DETERIORATION OF SURFACES EXPOSED TO ENVIRONMENTAL CHANGES
GUSTAV A. BERGER, & WILLIAM H. RUSSELL
1 INTRODUCTION
PRIOR TO these investigations, it was impossible even to estimate the forces created by shrinkage or expansion of the different layers of a painting. The plasticity of the materials involved causes them to be continuously modified and transformed by their own responses to mechanical stress and/or environmental changes. Therefore, in order to repeat or compare stress measurements of polymers with any degree of accuracy, one must know the previous history of exposure of the measured materials (Dwan 1987; Guilly, Sotton, and Chevalier 1981; Kuzmitch 1978). For this reason, some of the initial results of this research were hard to interpret, as long as the measurements were recorded manually and had to be interrupted at night.

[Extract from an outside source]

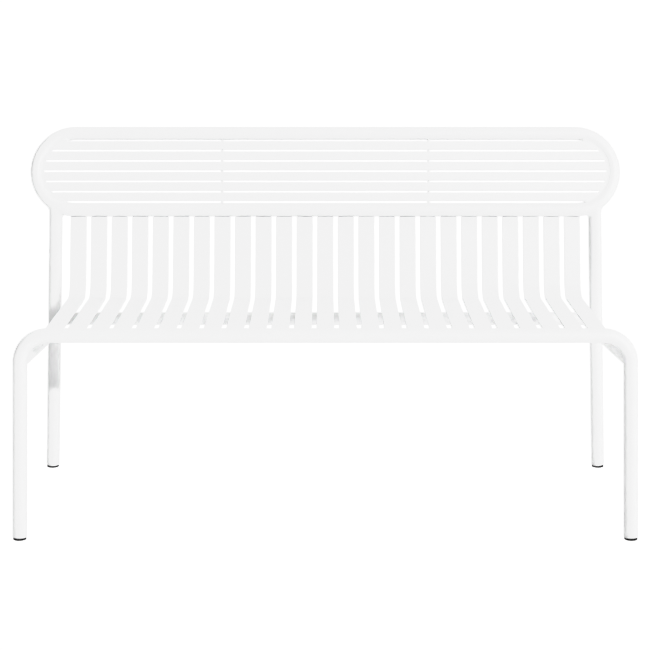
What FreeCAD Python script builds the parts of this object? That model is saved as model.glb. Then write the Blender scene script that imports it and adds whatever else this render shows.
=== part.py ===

With the introduction of continuous, automated data logging, the investigations took a giant step forward. Feedback of the electronic equipment made it possible to repeat the responses of the tested materials to environmental changes and to demonstrate the variations in reactions that occur with every cycle. Thus, some of the forces that lead to the physical decay of paintings, and possibly to the decay of all surfaces exposed to changes of environmental conditions, can now be measured reliably.